The New Jersey Institute of Technology's
Electronic Theses & Dissertations Project

Title:	Translation of images on the hypercube using leaf codes
Author:	Patel, Bhavesh
View Online:	njit-etd1993-132 (viii, 40 pages ~ 1.0 MB pdf)
Department:	Department of Electrical and Computer Engineering
Degree:	Master of Science
Program:	Electrical Engineering
Document Type:	Thesis
Advisory Committee:	Ziavras, Sotirios (Committee chair) Carpinelli, John D. (Committee member) Karvelas, Dionissios (Committee member)
Date:	1993-01
Keywords:	Image processing -- Digital techniques -- Data processing Hypercube
Availability:	Unrestricted
Abstract:	Image processing is used for manipulation of pictorial images. Image analysis applications are typically characterized by the need to process large quantities of image data. Some of the important transformations or operations which are carried out by image processing systems are translation, scaling, superposition and rotation. Algorithms have been developed to carry out these transformations on image regions represented by quadtrees. Gargantini introduced an algorithm to translate an image region represented by a linear quadtree or leafcodes. A linear quadtree is a space efficient data structure used for storing digital images. Ziavras et.al. have proposed a modification of Gargantini's algorithm which makes it much more efficient. Ziavras's algorithm translates as many leaves as possible without splitting them. This thesis carries out a comparative analysis that involves these two algorithms.
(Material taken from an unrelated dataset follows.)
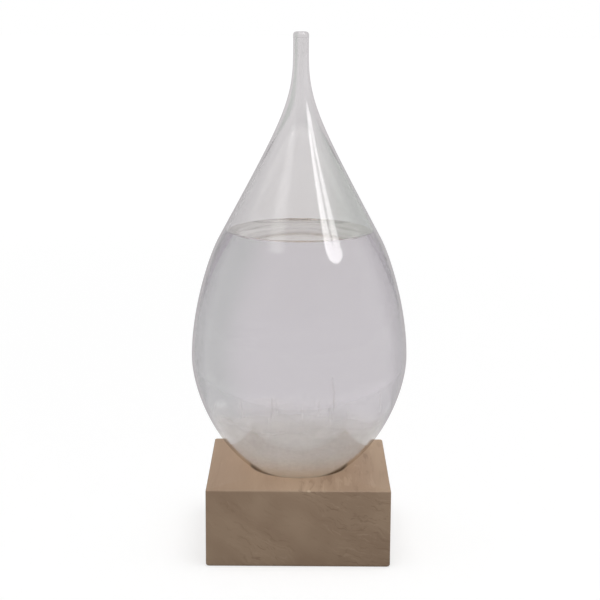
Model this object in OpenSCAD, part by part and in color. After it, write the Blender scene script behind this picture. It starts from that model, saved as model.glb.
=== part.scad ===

The comparison is based on results obtained from simulation of these algorithms for a hypercube parallel computing system. Simulation results are obtained for a single pixel and multiple pixels per processing element (PE) of a hypercube parallel computing system. In the case where multiple pixels are stored in each PE, a binary image of size 2P x 2P is subdivided into quadrants of equal size and then stored in an n-dimensional hypercube. It is shown that Ziavras's algorithm performs much better than Gargantini's algorithm when p is larger than n. Gargantini's algorithm may perform better when a single pixel is assigned to each PE.